Task details
In the listing below, locate the lines bearing the word "from". Copy every one of them.

Records for processing
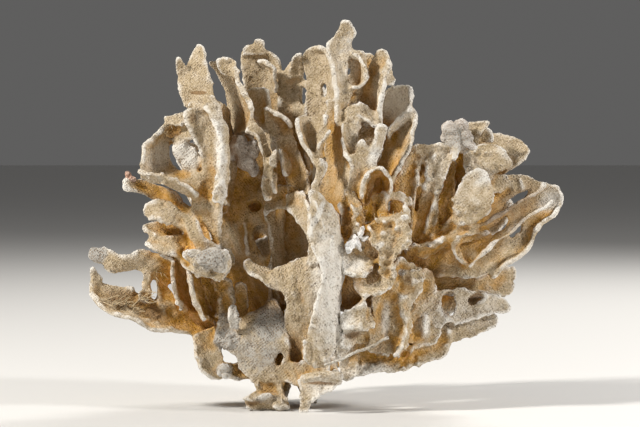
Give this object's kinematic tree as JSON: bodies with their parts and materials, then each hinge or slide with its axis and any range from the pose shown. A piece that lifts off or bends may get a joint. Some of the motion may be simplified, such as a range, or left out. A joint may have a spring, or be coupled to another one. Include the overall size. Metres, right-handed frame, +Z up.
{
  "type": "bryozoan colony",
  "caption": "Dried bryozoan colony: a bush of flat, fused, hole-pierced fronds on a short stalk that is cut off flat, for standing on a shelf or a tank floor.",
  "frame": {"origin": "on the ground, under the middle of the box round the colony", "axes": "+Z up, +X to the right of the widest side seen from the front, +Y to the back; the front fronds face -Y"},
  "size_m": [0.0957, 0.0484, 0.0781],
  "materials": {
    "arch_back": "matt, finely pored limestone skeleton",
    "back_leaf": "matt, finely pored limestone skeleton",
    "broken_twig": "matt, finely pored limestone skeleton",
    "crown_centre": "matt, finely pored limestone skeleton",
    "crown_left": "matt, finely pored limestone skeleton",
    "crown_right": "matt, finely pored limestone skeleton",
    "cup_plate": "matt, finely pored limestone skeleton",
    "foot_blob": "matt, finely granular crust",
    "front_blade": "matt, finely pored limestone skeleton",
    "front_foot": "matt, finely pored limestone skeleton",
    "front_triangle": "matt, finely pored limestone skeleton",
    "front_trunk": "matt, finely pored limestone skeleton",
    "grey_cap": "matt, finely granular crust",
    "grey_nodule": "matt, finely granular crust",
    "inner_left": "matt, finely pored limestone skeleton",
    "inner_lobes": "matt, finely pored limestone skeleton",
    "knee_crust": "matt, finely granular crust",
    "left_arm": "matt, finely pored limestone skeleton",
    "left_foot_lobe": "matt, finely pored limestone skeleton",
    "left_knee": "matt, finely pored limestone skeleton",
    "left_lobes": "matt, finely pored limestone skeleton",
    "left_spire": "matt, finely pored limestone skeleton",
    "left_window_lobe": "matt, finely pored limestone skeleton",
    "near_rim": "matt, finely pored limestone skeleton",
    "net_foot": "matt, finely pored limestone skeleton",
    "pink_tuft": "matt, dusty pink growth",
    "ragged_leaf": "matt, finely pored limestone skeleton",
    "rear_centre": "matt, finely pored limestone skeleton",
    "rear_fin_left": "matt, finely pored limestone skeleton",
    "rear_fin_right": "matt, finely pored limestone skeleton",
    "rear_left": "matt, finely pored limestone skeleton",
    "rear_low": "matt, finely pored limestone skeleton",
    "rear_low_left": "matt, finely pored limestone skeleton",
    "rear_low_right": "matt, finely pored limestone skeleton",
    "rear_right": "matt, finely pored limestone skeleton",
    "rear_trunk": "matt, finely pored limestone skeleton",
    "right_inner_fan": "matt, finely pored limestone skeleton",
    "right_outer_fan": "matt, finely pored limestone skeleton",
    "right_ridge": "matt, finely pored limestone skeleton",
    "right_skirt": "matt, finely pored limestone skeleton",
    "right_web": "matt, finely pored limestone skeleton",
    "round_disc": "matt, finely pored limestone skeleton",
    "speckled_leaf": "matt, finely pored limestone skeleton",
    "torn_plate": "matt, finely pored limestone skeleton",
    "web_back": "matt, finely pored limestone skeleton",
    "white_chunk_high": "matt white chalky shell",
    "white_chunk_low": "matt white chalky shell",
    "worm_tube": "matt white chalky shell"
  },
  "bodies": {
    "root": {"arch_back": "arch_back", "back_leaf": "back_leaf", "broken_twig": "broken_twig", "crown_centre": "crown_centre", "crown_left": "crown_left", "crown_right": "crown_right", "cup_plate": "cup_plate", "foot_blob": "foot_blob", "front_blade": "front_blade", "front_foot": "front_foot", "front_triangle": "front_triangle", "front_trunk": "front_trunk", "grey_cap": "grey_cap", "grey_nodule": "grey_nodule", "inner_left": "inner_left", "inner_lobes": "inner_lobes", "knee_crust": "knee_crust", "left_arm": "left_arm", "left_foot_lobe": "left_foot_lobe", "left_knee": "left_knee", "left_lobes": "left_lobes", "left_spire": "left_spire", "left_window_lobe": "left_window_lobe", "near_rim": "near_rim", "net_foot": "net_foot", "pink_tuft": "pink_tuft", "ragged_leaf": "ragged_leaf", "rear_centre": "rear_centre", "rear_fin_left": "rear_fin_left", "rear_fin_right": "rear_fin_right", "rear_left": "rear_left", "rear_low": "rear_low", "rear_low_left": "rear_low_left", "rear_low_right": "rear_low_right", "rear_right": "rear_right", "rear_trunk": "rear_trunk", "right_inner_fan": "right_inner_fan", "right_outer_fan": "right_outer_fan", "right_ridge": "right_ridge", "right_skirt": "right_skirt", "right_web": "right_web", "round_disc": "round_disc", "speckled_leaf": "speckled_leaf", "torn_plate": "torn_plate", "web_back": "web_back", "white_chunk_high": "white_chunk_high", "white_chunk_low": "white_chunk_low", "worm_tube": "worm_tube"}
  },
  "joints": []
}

--

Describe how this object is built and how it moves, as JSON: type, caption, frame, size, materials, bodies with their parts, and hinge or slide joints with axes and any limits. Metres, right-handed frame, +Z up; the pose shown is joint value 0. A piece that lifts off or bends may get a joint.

---

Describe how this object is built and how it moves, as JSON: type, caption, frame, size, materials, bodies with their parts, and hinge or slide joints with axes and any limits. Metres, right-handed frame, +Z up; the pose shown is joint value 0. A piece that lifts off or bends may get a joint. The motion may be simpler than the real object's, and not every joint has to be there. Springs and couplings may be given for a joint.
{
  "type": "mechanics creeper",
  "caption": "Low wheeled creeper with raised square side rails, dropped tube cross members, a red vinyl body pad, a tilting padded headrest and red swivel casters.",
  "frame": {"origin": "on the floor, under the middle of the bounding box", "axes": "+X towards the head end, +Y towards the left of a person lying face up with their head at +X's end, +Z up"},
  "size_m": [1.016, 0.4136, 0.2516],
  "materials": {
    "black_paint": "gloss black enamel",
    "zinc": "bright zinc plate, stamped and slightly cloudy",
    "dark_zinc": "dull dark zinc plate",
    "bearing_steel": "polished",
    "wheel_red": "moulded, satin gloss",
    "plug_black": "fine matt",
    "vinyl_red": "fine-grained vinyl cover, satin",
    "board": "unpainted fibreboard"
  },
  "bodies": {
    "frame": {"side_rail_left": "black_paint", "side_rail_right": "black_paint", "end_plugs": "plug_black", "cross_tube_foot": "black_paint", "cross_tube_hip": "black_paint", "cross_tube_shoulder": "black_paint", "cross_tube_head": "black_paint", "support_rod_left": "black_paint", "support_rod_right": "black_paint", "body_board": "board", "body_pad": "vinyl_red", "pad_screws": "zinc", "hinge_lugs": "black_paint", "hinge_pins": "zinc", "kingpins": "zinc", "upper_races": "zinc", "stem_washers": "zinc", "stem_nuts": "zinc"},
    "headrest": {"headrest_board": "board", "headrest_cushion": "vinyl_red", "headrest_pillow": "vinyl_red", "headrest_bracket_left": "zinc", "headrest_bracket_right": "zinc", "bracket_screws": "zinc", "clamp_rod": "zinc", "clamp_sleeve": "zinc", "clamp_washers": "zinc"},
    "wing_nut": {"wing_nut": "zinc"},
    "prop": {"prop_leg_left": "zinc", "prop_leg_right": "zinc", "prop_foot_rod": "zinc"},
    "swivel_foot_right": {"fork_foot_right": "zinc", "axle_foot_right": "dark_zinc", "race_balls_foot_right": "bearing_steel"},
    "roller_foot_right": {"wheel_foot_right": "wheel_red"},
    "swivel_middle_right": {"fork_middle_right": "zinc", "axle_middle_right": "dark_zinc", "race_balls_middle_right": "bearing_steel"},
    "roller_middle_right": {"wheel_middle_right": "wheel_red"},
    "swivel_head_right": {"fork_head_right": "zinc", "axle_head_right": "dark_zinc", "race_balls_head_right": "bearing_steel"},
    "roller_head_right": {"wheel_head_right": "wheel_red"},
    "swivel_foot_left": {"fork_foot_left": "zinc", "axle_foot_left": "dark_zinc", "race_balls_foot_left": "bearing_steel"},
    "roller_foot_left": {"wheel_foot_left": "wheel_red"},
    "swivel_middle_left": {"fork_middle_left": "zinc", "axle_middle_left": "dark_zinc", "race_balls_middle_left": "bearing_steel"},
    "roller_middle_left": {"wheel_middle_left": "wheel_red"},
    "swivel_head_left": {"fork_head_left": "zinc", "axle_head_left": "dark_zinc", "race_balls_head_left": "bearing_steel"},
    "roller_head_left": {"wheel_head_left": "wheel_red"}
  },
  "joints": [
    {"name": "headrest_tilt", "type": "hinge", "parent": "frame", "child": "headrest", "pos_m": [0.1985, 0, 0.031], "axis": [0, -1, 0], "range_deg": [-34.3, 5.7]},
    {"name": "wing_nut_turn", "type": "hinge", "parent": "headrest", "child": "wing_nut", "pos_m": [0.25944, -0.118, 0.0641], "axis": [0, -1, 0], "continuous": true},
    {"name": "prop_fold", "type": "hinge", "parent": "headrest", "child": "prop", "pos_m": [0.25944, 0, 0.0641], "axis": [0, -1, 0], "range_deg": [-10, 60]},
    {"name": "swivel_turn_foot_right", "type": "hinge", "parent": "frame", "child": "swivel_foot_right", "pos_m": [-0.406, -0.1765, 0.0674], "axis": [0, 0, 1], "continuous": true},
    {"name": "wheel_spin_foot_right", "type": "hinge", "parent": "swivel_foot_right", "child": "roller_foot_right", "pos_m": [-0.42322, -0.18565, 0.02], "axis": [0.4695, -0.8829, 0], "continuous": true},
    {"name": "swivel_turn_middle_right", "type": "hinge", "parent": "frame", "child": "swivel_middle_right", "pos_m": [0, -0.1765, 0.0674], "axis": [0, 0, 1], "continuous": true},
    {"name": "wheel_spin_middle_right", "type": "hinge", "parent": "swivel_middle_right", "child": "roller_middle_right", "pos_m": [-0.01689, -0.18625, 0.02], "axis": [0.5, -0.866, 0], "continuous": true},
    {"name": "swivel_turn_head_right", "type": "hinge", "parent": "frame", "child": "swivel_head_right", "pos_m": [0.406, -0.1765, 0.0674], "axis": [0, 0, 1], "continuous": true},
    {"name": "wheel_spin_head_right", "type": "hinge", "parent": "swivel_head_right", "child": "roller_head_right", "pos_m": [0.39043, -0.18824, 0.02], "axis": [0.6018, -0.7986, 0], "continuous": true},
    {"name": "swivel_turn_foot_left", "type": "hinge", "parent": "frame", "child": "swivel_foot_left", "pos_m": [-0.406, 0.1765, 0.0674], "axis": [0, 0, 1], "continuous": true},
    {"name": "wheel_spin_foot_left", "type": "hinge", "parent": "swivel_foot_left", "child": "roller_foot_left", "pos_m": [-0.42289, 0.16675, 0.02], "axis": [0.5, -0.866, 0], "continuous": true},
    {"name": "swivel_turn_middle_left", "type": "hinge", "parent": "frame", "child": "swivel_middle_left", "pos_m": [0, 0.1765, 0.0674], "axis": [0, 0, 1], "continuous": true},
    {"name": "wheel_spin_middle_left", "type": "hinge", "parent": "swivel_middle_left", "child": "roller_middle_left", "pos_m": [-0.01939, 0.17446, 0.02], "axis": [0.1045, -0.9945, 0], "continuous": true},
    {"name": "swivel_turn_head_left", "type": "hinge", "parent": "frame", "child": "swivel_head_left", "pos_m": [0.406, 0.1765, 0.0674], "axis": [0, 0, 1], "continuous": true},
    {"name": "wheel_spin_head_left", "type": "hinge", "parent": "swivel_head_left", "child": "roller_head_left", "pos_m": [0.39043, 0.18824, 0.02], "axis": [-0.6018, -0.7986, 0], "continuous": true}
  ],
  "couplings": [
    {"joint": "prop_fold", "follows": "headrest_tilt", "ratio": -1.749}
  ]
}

Solution for this exercise
Give this object's kinematic tree as JSON: bodies with their parts and materials, then each hinge or slide with its axis and any range from the pose shown. A piece that lifts off or bends may get a joint. Some of the motion may be simplified, such as a range, or left out. A joint may have a spring, or be coupled to another one. Include the overall size. Metres, right-handed frame, +Z up.
  "frame": {"origin": "on the ground, under the middle of the box round the colony", "axes": "+Z up, +X to the right of the widest side seen from the front, +Y to the back; the front fronds face -Y"},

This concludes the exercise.